Architecture Ambassador Role for JDDK

Architecture Ambassador Role for JDDK

Newcastle-based architects, JDDK Ltd, have been inspiring pupils and giving them an insight into the world of architecture at St Teresa’s School in Heaton through the Royal Institute of British Architects (RIBA) Architecture Ambassadors programme.

Designed to inspire a passion for architecture in the next generation, the programme has involved JDDK’s Principal Architect, Alison Thornton-Sykes, with fellow architect Sam Dixon linking with the school to talk about their work in a special workshop on Linking Structures and set the Year 5 pupils a brief to create their own structure which would link aspects of the natural or built environment.

The programme has also involved various out-of-school visits to both their forest school and The Sill, Northumberland National Park Authority’s new National Landscape Discovery Centre at Once Brewed in Northumberland, which opens to the public on July 29.

RIBA’s Architecture Ambassadors scheme supports creative partnerships between RIBA members, teachers and young people to deliver creative, hands-on learning experiences in classrooms across the country. Thanks to funding from Rogers Stirk Harbour & Partners, the RIBA National Schools Programme has engaged more than 4,000 school children in England since September 2015.

Alison explained the project, “It’s as much about inspiring children to think about their built and natural environment as it is about promoting architecture as a career. In the workshop we explain what an architect does and illustrated this with two of our current projects, The Sill in Northumberland and the RSPB-led partnership’s Sherwood Forest Visitor Centre which is due to open next year. Both projects are intimately linked with their immediate environments – the trees of Sherwood Forest and the Whin Sill landscape of The Sill – so they are great examples of linking structures.”

“But what we really want to see is how the children view linking structures, whether this is their local Heaton Park, their own Forest School, or further afield and their projects certainly didn’t disappoint showing incredible imagination and real skills – they were terrific!”

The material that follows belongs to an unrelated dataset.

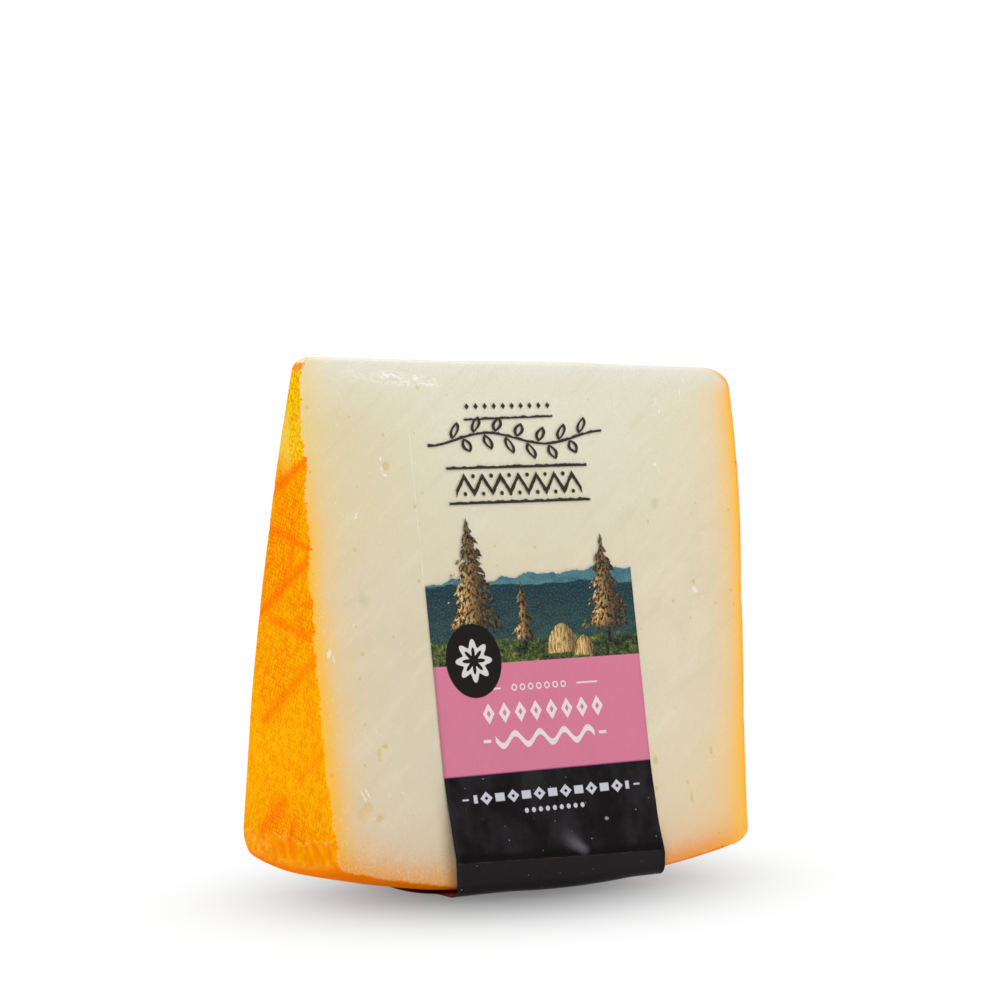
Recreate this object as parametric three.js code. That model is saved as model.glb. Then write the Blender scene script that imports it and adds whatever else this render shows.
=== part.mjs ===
// A wedge of pressed goat's cheese in its skin-tight clear pack, with a printed band round it.
// The wedge is cut from a wheel and stands on the wheel's curved rim, with its blunt tip on top.
// Millimetres. X runs along the wheel's axis, the large cut face looks to -Y, and z = 0 is the
// surface that the wedge stands on.

import * as THREE from "three";

// The two knife cuts
const TIP_HEIGHT = 106.9; // close to the wheel's radius, as the wedge reaches its middle
const TIP_HALF_THICKNESS = 1.5; // the cuts stop short of a sharp edge
const TIP_RISE = 0.0017; // the tip line is this much higher for each mm along X
const FRONT_LEAN = THREE.MathUtils.degToRad(7.7);
const BACK_LEAN = THREE.MathUtils.degToRad(13.3);

// The wheel's two flat faces, which dome a little and lean out towards the tip. The skew moves
// the dome up the side.
const SIDE_BASE_HEIGHT = 6.8; // where the half widths below are measured
const SIDE_SPAN = 100.1; // from there up to the tip
const LEFT_SIDE = { halfWidth: 50.9, leanOut: 1.3, dome: 1.8, skew: 0.1 };
const RIGHT_SIDE = { halfWidth: 49.1, leanOut: 4.55, dome: 1.2, skew: 2.05 };

// The wheel's rim, which the wedge stands on
const RIM_RADIUS = 96.5; // across the wedge
const RIM_BARREL = 0.0025; // rise in mm for each square mm along X
const RIM_LOWEST = { x: -3.5, y: 2.5 };

// How round each edge is
const EDGE = {
  frontRim: 0.7,
  backRim: 5.2,
  tip: 1.4,
  left: 0.7,
  leftRim: 1.5,
  leftTip: 3.2,
  right: 1.8,
  rightRim: 3.4,
  rightTip: 6.6,
};

// The printed band: stuck to the front face, folded under the base and up the back
const BAND = {
  width: 50.4,
  thickness: 0.25,
  gap: 0.12, // to the pack that it is stuck on
  turn: THREE.MathUtils.degToRad(1.7), // it sits a little askew
  centreX: -3.3, // of its top edge
  topHeight: 101,
  liftFrom: 26, // below this height it comes off the face
  lift: 1.6,
  foldHeight: 8,
  foldFall: 0.035, // the fold is lower to the right, by this much for each mm
  frontRadius: 2.2,
  backRadius: 5.2,
  backLength: 42,
  frontEdgeDepth: 13.5, // from the tip line to where the underside turns up the front
  frontEdgeHeight: 1.15, // of the front bottom edge, at its left end
  frontEdgeSlope: 0.03, // and its rise for each mm to the right
  spotDepth: 0.5, // rise of the rim that is pressed flat on the surface
};

// Steps along each direction of the two meshes
const WEDGE_STEPS = { x: 26, y: 14, z: 28 };
const BAND_STEPS = { across: 12, along: 76 };

// Where the part's origin lies in the frame of the tip line: under the middle of its outline
const ORIGIN = { x: 0.45, y: 4.38 };

const RIM_BOTTOM = BAND.thickness + 0.1; // lowest point of the cheese

function sideReach(side, z) {
  const s = (z - SIDE_BASE_HEIGHT) / SIDE_SPAN;
  const dome = 4 * s * (1 - s) * (side.dome + side.skew * (2 * s - 1));
  return side.halfWidth + side.leanOut * s + dome;
}

function frontY(z) {
  return -(TIP_HALF_THICKNESS + Math.tan(FRONT_LEAN) * (TIP_HEIGHT - z));
}

function backY(z) {
  return TIP_HALF_THICKNESS + Math.tan(BACK_LEAN) * (TIP_HEIGHT - z);
}

function rimRise(x, y) {
  const across = (y - RIM_LOWEST.y) ** 2 / (2 * RIM_RADIUS);
  return RIM_BARREL * (x - RIM_LOWEST.x) ** 2 + across;
}

// The larger of two distances, with the corner between them rounded to a radius.
function roundMax(a, b, radius) {
  const corner = Math.hypot(Math.max(a + radius, 0), Math.max(b + radius, 0));
  return Math.min(Math.max(a, b), -radius) + corner;
}

// Distance outside the wedge, below zero inside it.
function wedgeDistance(x, y, z) {
  const front = (frontY(z) - y) * Math.cos(FRONT_LEAN);
  const back = (y - backY(z)) * Math.cos(BACK_LEAN);
  const left = -x - sideReach(LEFT_SIDE, z);
  const right = x - sideReach(RIGHT_SIDE, z);
  const rim = RIM_BOTTOM + rimRise(x, y) - z;
  const tip = z - TIP_HEIGHT - TIP_RISE * x;
  const cut = Math.max(roundMax(front, rim, EDGE.frontRim), roundMax(back, rim, EDGE.backRim));
  let d = roundMax(cut, tip, EDGE.tip);
  d = Math.max(roundMax(d, left, EDGE.left), roundMax(left, rim, EDGE.leftRim));
  d = Math.max(roundMax(d, right, EDGE.right), roundMax(right, rim, EDGE.rightRim));
  return Math.max(d, roundMax(tip, left, EDGE.leftTip), roundMax(tip, right, EDGE.rightTip));
}

// Moves a point along the distance's slope until it lies on the wedge.
function settle(point) {
  const step = 1e-3;
  for (let i = 0; i < 12; i++) {
    const [x, y, z] = point;
    const d = wedgeDistance(x, y, z);
    const slope = [
      (wedgeDistance(x + step, y, z) - wedgeDistance(x - step, y, z)) / (2 * step),
      (wedgeDistance(x, y + step, z) - wedgeDistance(x, y - step, z)) / (2 * step),
      (wedgeDistance(x, y, z + step) - wedgeDistance(x, y, z - step)) / (2 * step),
    ];
    const square = slope.reduce((sum, s) => sum + s * s, 0);
    point = point.map((p, k) => p - (d * slope[k]) / Math.max(square, 1e-6));
  }
  return point;
}

// Even steps from 0 to 1, drawn closer together at both ends.
function crowdedEnds(t) {
  return t - (0.8 * Math.sin(2 * Math.PI * t)) / (2 * Math.PI);
}

function geometryFrom(positions, triangles) {
  const geometry = new THREE.BufferGeometry();
  geometry.setAttribute("position", new THREE.Float32BufferAttribute(positions, 3));
  geometry.setIndex(triangles);
  geometry.computeVertexNormals();
  return geometry;
}

// The outside of a lattice of points, settled on the wedge.
function wedgeGeometry() {
  const { x: nx, y: ny, z: nz } = WEDGE_STEPS;
  const positions = [];
  const triangles = [];
  const indices = new Map();

  function latticePoint(i, j, k) {
    const key = (i * (ny + 1) + j) * (nz + 1) + k;
    if (!indices.has(key)) {
      const [u, v, w] = [crowdedEnds(i / nx), crowdedEnds(j / ny), crowdedEnds(k / nz)];
      let [x, y, z] = [0, 0, TIP_HEIGHT * w];
      for (let pass = 0; pass < 3; pass++) {
        x = THREE.MathUtils.lerp(-sideReach(LEFT_SIDE, z), sideReach(RIGHT_SIDE, z), u);
        y = THREE.MathUtils.lerp(frontY(z), backY(z), v);
        z = THREE.MathUtils.lerp(RIM_BOTTOM + rimRise(x, y), TIP_HEIGHT, w);
      }
      indices.set(key, positions.length / 3);
      positions.push(...settle([x, y, z]));
    }
    return indices.get(key);
  }

  // One side of the lattice, with a and b its two directions in the order that faces outwards.
  function side(na, nb, at) {
    for (let a = 0; a < na; a++) {
      for (let b = 0; b < nb; b++) {
        const [p, q, r, s] = [at(a, b), at(a + 1, b), at(a + 1, b + 1), at(a, b + 1)];
        triangles.push(p, q, r, p, r, s);
      }
    }
  }

  side(nx, nz, (a, b) => latticePoint(a, 0, b));
  side(nz, nx, (a, b) => latticePoint(b, ny, a));
  side(nz, ny, (a, b) => latticePoint(0, b, a));
  side(ny, nz, (a, b) => latticePoint(nx, a, b));
  side(ny, nx, (a, b) => latticePoint(b, a, 0));
  side(nx, ny, (a, b) => latticePoint(a, b, nz));
  return geometryFrom(positions, triangles);
}

// The band's course down the front, under the base and up the back, as the length of each
// stretch and the point at a distance along it, for a level line across the wedge.
function bandCourse(x) {
  const offset = BAND.gap + BAND.thickness / 2;
  const middle = BAND.thickness / 2;
  const fold = BAND.foldHeight - BAND.foldFall * x;
  const foldY = frontY(fold) - (offset + BAND.lift) / Math.cos(FRONT_LEAN);
  const { topHeight, liftFrom, frontRadius, backRadius, backLength } = BAND;
  const slopeLength = 1 / Math.cos(FRONT_LEAN);
  const backTurn = Math.PI / 2 + BACK_LEAN;
  const backCentreZ = middle + backRadius;
  const backCentreY = backY(backCentreZ) + (offset - backRadius) / Math.cos(BACK_LEAN);

  const stretches = [
    {
      length: (topHeight - liftFrom) * slopeLength,
      at: (t) => {
        const z = topHeight - t / slopeLength;
        return [frontY(z) - offset / Math.cos(FRONT_LEAN), z];
      },
    },
    {
      length: (liftFrom - fold) * slopeLength,
      at: (t) => {
        const z = liftFrom - t / slopeLength;
        const away = offset + BAND.lift * ((liftFrom - z) / (liftFrom - fold)) ** 1.6;
        return [frontY(z) - away / Math.cos(FRONT_LEAN), z];
      },
    },
    {
      length: fold - middle - frontRadius,
      at: (t) => [foldY, fold - t],
    },
    {
      length: (frontRadius * Math.PI) / 2,
      at: (t) => {
        const turn = t / frontRadius;
        const centreZ = middle + frontRadius;
        return [
          foldY + frontRadius * (1 - Math.cos(turn)),
          centreZ - frontRadius * Math.sin(turn),
        ];
      },
    },
    {
      length: backCentreY - foldY - frontRadius,
      at: (t) => [foldY + frontRadius + t, middle],
    },
    {
      length: backRadius * backTurn,
      at: (t) => {
        const turn = t / backRadius;
        return [
          backCentreY + backRadius * Math.sin(turn),
          backCentreZ - backRadius * Math.cos(turn),
        ];
      },
    },
    {
      length: backLength,
      at: (t) => [
        backCentreY + backRadius * Math.cos(BACK_LEAN) - t * Math.sin(BACK_LEAN),
        backCentreZ + backRadius * Math.sin(BACK_LEAN) + t * Math.cos(BACK_LEAN),
      ],
    },
  ];
  return stretches;
}

// How far the band's underside is above the surface: it follows the rim, except for a flat
// spot under the middle and a straight front edge that keeps just clear of the rim.
function bandRise(x, y) {
  const rim = rimRise(x, Math.max(y, -BAND.frontEdgeDepth));
  const underRim = Math.max(rim - BAND.spotDepth, 0);
  const frontEdge = BAND.frontEdgeHeight + BAND.frontEdgeSlope * (x + BAND.width / 2);
  const towardsFront = THREE.MathUtils.smoothstep(-y, 4, BAND.frontEdgeDepth);
  return Math.min(THREE.MathUtils.lerp(underRim, frontEdge, towardsFront), rim);
}

// A point in the middle of the band's thickness. The distance along is in mm from the top
// edge, and the distance across is from the middle.
function bandPoint(across, along) {
  const x = BAND.centreX + across * Math.cos(BAND.turn) + along * Math.sin(BAND.turn);
  let rest = along * Math.cos(BAND.turn) - across * Math.sin(BAND.turn);
  const stretches = bandCourse(x);
  let stretch = stretches[0];
  for (const next of stretches) {
    stretch = next;
    if (rest <= next.length || next === stretches.at(-1)) break;
    rest -= next.length;
  }
  const [y, z] = stretch.at(rest);
  const low = 1 - THREE.MathUtils.smoothstep(z, 2, BAND.foldHeight);
  const onBack = y > RIM_LOWEST.y ? 1 : low;
  return new THREE.Vector3(x, y, z + bandRise(x, Math.min(y, backY(0) - EDGE.backRim)) * onBack);
}

function bandLength() {
  return bandCourse(0).reduce((sum, stretch) => sum + stretch.length, 0);
}

// The two faces of the band and the narrow edge between them.
function bandGeometry() {
  const { across: na, along: nl } = BAND_STEPS;
  const positions = [];
  const triangles = [];
  const total = bandLength();
  const step = 0.05;
  for (const face of [-1, 1]) {
    for (let i = 0; i <= na; i++) {
      for (let j = 0; j <= nl; j++) {
        const across = BAND.width * (i / na - 0.5);
        const along = (total * j) / nl;
        const point = bandPoint(across, along);
        const sideways = bandPoint(across + step, along).sub(bandPoint(across - step, along));
        const onward = bandPoint(across, along + step).sub(bandPoint(across, along - step));
        const outward = sideways.cross(onward).normalize().negate();
        point.addScaledVector(outward, (face * BAND.thickness) / 2);
        positions.push(...point);
      }
    }
  }
  const at = (face, i, j) => (face * (na + 1) + i) * (nl + 1) + j;
  const quad = (p, q, r, s) => triangles.push(p, r, q, p, s, r);
  for (let i = 0; i < na; i++) {
    for (let j = 0; j < nl; j++) {
      quad(at(0, i, j), at(0, i, j + 1), at(0, i + 1, j + 1), at(0, i + 1, j));
      quad(at(1, i, j), at(1, i + 1, j), at(1, i + 1, j + 1), at(1, i, j + 1));
    }
  }
  for (let i = 0; i < na; i++) {
    quad(at(0, i, 0), at(0, i + 1, 0), at(1, i + 1, 0), at(1, i, 0));
    quad(at(1, i, nl), at(1, i + 1, nl), at(0, i + 1, nl), at(0, i, nl));
  }
  for (let j = 0; j < nl; j++) {
    quad(at(1, 0, j), at(1, 0, j + 1), at(0, 0, j + 1), at(0, 0, j));
    quad(at(0, na, j), at(0, na, j + 1), at(1, na, j + 1), at(1, na, j));
  }
  return geometryFrom(positions, triangles);
}

function makeCheese() {
  const paste = new THREE.MeshStandardMaterial({ color: 0xe3d9b4, roughness: 0.42, metalness: 0 });
  const cheese = new THREE.Mesh(wedgeGeometry(), paste);
  cheese.name = "cheese_wedge";
  return cheese;
}

function makeBand() {
  const print = new THREE.MeshStandardMaterial({ color: 0x1f1e20, roughness: 0.35, metalness: 0 });
  const band = new THREE.Mesh(bandGeometry(), print);
  band.name = "label_band";
  return band;
}

const part = new THREE.Group();
const inTipFrame = new THREE.Group();
inTipFrame.position.set(-ORIGIN.x, -ORIGIN.y, 0);
inTipFrame.add(makeCheese(), makeBand());
part.add(inTipFrame);

export default part;
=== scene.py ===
import math

import bpy
import numpy as np
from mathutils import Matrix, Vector, noise


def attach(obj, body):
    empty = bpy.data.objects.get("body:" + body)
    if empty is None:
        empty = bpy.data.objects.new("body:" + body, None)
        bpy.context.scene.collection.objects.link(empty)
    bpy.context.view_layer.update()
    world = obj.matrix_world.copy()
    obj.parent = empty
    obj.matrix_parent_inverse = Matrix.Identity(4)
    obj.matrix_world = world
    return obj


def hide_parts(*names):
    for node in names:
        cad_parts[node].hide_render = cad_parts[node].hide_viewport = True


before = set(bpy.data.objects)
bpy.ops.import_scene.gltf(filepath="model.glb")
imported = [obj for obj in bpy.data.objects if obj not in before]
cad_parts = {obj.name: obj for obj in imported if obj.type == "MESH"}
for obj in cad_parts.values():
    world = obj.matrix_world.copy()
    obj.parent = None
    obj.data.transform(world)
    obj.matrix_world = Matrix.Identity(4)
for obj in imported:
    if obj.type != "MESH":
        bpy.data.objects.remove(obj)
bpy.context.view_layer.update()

# Sizes are in millimetres and angles in radians, unless a name says otherwise. Meshes are
# brought to metres when they are made.
METRE = 1000.0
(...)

St Teresa’s Acting Head Teacher, Sheila Jackson, added, “The programme was a great success which really inspired our students and fired their imaginations – we’re very grateful to both JDDK and the Northumberland National Park Authority for letting us have a sneak preview of The Sill, it’s a fantastic building which will be truly amazing.”

Whilst the practice’s Sherwood Forest Visitor Centre for the RSPB is still in the early phases of construction, The Sill is currently undergoing internal fit-out for the official opening on Saturday 29 July.

The £14.8m National Landscape Discovery Centre, is the result of an innovative partnership between Northumberland National Park, YHA (England & Wales) and the Heritage Lottery Fund (HLF), thanks to money raised by National Lottery players. The Sill will feature fixed and temporary exhibitions focusing on landscape, culture and heritage, several learning and event spaces, a 90 seat café showcasing local produce, world class Youth Hostel facilities, a rural business hub to house and support rural enterprises, a shop packed with local produce, arts and crafts, a tourist information service and a fully accessible Whin Sill grassland roof, the only one of its kind in the world.

Dr. Sarah Glynn, Sill manager at Northumberland National Park Authority, commented: “We were delighted to play a part in JDDK’s project with St Teresa’s Primary School. We firmly believe that a diverse education programme is crucial to inspire and connect young people with our landscapes and the natural and built environment.”

“The Sill will transform the way that young people engage with landscape, both through the free public exhibition and a diverse engagement programme. Our work with schools is at the heart of this and will inspire a new generation of landscape and nature enthusiasts.”